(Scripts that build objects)
- - -

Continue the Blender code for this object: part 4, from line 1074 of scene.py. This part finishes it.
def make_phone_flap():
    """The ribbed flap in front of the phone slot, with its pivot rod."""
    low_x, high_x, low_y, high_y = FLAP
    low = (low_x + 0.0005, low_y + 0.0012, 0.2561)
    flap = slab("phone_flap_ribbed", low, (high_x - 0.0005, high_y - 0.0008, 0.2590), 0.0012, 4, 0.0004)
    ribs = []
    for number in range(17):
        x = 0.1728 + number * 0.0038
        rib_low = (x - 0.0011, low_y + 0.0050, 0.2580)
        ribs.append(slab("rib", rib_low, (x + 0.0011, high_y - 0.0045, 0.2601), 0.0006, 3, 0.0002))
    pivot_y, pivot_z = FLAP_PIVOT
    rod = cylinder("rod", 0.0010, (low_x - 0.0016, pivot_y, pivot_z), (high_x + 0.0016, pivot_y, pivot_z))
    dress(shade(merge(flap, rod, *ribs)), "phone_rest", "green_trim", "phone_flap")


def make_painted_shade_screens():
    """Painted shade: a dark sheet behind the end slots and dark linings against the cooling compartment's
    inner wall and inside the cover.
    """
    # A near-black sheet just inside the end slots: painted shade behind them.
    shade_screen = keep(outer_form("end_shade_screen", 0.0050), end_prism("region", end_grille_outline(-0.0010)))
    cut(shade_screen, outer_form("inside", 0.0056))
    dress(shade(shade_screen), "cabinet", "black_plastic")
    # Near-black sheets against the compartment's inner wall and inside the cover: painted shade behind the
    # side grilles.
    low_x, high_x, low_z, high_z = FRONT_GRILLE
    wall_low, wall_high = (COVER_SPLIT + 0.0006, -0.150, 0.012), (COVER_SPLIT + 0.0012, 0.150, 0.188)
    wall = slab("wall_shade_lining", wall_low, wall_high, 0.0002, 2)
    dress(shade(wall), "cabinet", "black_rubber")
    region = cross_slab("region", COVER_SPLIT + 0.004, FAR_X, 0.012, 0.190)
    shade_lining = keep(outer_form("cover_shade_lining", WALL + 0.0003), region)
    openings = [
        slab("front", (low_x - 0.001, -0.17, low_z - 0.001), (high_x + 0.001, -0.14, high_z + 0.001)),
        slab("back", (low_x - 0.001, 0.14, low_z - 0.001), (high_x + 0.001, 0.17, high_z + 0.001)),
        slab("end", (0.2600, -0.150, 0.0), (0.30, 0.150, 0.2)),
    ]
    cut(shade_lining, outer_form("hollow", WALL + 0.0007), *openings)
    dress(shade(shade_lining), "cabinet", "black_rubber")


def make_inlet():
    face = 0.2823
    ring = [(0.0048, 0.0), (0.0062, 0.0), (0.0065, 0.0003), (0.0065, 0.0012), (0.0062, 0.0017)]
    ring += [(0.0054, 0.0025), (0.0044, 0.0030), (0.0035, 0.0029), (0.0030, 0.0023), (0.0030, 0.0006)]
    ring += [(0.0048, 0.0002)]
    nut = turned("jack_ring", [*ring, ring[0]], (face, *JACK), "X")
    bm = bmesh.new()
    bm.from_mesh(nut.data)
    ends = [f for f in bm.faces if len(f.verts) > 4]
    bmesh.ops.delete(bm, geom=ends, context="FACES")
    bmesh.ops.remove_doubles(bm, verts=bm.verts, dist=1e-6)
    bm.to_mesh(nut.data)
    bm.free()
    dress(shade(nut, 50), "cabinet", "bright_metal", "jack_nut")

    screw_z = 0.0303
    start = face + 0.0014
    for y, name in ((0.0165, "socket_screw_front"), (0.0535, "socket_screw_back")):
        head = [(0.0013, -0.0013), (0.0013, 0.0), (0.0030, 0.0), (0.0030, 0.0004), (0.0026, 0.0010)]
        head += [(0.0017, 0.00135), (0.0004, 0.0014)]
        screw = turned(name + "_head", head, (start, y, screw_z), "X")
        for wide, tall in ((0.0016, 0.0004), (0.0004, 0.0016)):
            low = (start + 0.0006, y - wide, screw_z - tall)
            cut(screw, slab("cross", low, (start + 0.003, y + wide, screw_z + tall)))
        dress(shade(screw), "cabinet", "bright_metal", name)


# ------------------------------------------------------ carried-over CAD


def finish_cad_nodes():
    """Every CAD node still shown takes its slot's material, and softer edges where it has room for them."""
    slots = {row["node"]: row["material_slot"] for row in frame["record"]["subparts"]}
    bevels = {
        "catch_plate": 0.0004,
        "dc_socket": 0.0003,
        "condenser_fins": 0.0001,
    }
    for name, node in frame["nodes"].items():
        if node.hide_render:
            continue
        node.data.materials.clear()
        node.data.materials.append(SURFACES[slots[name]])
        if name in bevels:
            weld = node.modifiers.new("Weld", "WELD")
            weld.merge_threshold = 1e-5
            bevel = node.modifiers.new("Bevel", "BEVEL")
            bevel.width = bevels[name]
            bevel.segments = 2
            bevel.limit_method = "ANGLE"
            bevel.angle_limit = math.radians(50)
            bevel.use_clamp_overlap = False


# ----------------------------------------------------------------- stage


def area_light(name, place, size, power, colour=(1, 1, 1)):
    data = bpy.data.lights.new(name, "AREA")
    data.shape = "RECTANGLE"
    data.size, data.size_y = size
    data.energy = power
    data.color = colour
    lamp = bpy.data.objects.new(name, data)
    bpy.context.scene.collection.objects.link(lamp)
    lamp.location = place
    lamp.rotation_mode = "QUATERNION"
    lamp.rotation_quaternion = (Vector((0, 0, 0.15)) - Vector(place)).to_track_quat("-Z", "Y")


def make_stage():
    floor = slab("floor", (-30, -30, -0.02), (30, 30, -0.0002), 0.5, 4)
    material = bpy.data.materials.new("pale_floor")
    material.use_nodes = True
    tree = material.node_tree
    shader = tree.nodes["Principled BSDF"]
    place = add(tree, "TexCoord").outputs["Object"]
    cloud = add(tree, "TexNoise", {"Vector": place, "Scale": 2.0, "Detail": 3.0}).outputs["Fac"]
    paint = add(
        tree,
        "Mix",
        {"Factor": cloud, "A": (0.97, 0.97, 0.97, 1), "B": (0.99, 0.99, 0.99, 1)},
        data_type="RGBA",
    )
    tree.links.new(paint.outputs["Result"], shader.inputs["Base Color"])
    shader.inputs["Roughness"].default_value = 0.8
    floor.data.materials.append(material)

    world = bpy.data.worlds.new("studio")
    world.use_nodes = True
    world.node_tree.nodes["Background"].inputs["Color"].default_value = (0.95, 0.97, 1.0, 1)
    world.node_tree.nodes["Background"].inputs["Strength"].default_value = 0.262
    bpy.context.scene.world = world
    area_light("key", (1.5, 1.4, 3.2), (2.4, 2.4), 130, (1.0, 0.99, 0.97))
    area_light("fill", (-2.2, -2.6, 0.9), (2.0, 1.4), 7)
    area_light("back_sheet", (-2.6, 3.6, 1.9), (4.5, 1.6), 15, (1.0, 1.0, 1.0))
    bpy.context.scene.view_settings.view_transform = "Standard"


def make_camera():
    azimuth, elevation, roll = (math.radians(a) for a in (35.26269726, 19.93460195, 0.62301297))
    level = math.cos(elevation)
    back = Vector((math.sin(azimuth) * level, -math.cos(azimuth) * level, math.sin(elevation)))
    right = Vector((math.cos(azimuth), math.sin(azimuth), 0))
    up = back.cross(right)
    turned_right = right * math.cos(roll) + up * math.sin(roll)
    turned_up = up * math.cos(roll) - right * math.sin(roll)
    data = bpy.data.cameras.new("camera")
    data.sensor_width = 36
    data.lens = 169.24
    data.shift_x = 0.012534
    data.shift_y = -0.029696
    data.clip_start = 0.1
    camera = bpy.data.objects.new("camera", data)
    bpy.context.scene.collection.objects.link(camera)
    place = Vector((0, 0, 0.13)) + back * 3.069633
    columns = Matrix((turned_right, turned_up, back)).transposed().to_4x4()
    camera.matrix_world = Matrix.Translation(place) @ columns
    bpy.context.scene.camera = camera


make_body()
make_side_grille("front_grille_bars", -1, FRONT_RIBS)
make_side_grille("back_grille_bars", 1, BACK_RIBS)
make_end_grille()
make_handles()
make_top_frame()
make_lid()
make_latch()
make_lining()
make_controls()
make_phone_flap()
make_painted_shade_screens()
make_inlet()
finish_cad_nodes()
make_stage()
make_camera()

- - -

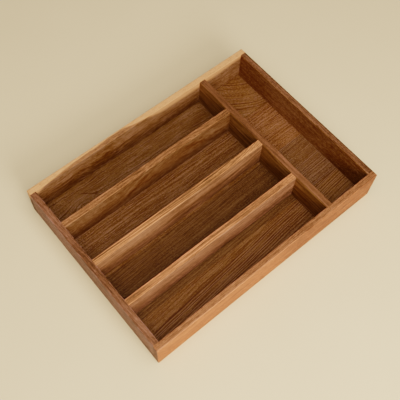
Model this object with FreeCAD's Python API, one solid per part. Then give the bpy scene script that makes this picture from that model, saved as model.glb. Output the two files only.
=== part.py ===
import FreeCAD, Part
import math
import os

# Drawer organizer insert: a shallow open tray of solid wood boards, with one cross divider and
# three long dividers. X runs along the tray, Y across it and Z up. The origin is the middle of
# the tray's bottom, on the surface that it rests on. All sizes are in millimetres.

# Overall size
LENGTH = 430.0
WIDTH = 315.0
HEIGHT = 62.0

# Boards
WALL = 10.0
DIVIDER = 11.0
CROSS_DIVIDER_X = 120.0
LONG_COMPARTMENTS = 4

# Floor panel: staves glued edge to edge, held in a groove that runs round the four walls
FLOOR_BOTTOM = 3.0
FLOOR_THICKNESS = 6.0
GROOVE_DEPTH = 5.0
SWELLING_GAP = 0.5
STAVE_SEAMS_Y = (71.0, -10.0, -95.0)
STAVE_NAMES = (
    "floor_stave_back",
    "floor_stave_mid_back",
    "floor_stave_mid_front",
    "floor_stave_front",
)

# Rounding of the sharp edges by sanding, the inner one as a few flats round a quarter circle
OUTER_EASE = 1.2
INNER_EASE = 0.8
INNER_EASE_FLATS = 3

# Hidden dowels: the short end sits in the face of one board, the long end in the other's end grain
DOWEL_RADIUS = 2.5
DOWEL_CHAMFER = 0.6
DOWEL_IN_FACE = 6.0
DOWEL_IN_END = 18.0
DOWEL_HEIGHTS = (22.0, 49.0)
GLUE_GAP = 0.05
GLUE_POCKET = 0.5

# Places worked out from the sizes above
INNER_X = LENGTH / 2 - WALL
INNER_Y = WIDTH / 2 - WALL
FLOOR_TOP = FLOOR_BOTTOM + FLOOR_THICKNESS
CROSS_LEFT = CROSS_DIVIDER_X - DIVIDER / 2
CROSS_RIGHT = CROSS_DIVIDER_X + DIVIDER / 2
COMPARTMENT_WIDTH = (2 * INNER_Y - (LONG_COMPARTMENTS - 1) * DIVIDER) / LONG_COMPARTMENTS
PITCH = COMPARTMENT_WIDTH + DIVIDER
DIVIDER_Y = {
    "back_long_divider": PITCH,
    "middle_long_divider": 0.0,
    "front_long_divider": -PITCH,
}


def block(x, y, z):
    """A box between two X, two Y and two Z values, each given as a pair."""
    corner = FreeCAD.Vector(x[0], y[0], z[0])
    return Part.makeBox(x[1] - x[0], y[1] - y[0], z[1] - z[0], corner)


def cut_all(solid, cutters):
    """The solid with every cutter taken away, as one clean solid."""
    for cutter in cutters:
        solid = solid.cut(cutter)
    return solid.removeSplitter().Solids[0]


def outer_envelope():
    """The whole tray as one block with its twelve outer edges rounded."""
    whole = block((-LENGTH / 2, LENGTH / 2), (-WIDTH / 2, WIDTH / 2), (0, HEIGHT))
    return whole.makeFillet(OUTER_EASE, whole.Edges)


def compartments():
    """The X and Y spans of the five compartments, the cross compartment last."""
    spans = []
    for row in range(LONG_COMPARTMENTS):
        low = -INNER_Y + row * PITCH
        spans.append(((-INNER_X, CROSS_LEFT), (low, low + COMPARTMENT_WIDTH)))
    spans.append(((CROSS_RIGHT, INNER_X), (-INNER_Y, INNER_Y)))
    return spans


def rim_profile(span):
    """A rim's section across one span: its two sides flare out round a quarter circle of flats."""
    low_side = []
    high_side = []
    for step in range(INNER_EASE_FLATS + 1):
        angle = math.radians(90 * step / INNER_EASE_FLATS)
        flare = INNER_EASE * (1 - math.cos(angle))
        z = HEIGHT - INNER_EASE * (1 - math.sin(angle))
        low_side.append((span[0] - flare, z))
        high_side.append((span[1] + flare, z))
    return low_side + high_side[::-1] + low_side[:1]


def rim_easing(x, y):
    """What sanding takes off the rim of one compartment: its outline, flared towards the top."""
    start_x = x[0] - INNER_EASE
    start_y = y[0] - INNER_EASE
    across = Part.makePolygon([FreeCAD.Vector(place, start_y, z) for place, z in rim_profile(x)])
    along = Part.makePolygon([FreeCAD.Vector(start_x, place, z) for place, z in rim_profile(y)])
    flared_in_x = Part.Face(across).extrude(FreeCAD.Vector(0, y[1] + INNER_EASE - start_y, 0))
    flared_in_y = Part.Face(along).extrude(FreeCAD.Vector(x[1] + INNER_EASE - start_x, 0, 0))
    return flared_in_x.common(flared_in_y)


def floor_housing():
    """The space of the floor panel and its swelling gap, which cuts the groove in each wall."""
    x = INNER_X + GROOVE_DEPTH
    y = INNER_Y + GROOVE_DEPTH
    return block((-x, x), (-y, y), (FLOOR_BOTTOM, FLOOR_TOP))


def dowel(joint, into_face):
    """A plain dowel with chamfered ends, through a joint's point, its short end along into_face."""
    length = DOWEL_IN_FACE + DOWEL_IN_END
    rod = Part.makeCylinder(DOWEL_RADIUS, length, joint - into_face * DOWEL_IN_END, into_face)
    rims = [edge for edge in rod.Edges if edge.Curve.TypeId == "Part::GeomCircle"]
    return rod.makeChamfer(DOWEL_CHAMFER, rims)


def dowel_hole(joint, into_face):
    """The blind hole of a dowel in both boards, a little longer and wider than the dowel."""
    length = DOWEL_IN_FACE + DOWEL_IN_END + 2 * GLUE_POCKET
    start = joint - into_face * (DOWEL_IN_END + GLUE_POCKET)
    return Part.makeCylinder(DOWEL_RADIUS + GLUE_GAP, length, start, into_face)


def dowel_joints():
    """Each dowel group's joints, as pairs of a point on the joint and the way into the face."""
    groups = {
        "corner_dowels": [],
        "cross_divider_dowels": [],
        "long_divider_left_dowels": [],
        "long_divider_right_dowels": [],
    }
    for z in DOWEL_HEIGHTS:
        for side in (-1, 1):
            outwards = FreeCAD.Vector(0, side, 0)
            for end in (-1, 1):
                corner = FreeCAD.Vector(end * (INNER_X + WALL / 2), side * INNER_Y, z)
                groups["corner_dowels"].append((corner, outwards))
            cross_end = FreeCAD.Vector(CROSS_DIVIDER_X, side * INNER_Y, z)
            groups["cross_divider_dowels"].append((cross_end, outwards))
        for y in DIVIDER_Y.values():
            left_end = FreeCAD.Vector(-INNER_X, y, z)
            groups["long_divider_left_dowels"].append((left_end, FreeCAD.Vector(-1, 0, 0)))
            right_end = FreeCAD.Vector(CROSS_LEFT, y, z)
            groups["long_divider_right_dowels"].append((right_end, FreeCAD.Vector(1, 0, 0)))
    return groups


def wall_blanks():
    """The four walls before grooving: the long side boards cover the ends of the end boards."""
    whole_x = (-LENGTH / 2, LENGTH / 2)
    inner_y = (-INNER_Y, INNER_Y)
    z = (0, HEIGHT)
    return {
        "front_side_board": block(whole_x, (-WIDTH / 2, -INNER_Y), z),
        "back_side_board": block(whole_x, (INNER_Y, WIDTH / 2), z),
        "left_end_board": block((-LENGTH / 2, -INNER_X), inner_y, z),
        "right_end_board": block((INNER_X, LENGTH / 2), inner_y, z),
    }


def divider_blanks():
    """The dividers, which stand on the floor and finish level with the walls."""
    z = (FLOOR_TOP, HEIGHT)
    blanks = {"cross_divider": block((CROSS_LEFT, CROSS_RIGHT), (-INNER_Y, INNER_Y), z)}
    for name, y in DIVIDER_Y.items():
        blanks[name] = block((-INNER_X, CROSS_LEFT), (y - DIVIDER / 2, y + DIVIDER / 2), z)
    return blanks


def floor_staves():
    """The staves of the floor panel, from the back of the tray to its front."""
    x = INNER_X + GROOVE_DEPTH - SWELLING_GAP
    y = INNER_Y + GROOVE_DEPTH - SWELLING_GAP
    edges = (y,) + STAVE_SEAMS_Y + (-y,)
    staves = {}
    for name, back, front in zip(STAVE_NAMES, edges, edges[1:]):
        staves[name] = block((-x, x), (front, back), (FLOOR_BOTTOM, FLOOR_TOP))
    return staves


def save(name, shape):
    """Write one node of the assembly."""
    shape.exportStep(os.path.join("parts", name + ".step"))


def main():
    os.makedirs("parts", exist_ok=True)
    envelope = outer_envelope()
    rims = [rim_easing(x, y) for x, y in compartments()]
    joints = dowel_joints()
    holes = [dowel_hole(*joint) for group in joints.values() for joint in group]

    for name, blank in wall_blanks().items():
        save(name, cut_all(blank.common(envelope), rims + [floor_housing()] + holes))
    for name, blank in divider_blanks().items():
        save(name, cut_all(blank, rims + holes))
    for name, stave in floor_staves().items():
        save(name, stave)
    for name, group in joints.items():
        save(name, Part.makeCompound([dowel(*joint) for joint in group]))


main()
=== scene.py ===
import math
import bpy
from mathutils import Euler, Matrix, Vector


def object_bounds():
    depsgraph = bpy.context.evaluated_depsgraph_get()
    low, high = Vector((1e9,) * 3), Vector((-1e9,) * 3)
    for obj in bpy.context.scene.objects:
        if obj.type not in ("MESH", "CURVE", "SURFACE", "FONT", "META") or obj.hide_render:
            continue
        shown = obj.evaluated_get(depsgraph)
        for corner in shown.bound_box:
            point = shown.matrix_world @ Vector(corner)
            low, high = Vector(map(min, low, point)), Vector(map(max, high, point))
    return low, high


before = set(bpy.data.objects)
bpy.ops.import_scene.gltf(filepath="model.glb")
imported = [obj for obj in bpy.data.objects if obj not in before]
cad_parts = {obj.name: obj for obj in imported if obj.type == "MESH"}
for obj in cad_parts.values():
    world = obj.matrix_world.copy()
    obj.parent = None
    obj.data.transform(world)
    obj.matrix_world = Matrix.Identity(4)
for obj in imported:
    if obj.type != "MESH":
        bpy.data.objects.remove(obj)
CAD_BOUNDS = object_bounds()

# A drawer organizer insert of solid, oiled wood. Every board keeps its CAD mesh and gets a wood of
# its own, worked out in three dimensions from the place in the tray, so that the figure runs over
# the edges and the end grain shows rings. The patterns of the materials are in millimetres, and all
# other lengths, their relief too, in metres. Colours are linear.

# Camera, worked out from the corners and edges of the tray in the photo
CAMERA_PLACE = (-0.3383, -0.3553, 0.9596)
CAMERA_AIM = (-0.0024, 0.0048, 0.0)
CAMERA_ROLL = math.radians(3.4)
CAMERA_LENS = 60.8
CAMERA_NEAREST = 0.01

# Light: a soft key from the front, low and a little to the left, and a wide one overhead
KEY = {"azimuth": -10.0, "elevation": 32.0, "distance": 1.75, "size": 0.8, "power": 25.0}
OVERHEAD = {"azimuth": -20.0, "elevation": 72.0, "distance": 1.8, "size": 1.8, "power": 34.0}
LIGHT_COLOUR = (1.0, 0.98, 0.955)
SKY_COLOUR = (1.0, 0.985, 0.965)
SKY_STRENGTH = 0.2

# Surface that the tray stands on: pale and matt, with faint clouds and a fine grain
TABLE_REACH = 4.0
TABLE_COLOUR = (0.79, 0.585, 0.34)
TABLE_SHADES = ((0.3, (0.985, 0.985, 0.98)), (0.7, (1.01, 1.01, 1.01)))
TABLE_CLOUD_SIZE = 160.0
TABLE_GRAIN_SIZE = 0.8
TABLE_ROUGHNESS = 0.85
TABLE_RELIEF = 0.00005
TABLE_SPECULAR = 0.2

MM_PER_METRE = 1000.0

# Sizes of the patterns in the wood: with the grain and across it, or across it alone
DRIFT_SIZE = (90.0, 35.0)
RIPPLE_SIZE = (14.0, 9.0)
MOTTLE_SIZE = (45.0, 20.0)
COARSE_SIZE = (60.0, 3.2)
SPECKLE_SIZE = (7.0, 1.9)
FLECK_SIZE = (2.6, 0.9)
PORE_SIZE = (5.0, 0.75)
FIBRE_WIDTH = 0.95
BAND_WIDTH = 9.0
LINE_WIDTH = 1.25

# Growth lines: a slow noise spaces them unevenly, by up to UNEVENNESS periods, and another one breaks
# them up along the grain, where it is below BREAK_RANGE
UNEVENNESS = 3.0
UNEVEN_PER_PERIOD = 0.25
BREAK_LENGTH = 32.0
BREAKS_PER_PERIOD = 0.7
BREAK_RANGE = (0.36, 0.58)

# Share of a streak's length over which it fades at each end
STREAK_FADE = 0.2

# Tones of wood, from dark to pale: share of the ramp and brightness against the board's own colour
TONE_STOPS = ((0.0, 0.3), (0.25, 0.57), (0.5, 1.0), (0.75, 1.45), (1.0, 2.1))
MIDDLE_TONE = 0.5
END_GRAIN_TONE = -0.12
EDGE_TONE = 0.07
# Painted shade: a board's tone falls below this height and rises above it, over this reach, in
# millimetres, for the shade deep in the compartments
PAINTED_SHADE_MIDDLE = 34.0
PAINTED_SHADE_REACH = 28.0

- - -

Retype exactly the lines above, from the one with "for name, stave" through the one with "shown = obj.evaluated_get(depsgraph)", inclusive.

    for name, stave in floor_staves().items():
        save(name, stave)
    for name, group in joints.items():
        save(name, Part.makeCompound([dowel(*joint) for joint in group]))


main()
=== scene.py ===
import math
import bpy
from mathutils import Euler, Matrix, Vector


def object_bounds():
    depsgraph = bpy.context.evaluated_depsgraph_get()
    low, high = Vector((1e9,) * 3), Vector((-1e9,) * 3)
    for obj in bpy.context.scene.objects:
        if obj.type not in ("MESH", "CURVE", "SURFACE", "FONT", "META") or obj.hide_render:
            continue
        shown = obj.evaluated_get(depsgraph)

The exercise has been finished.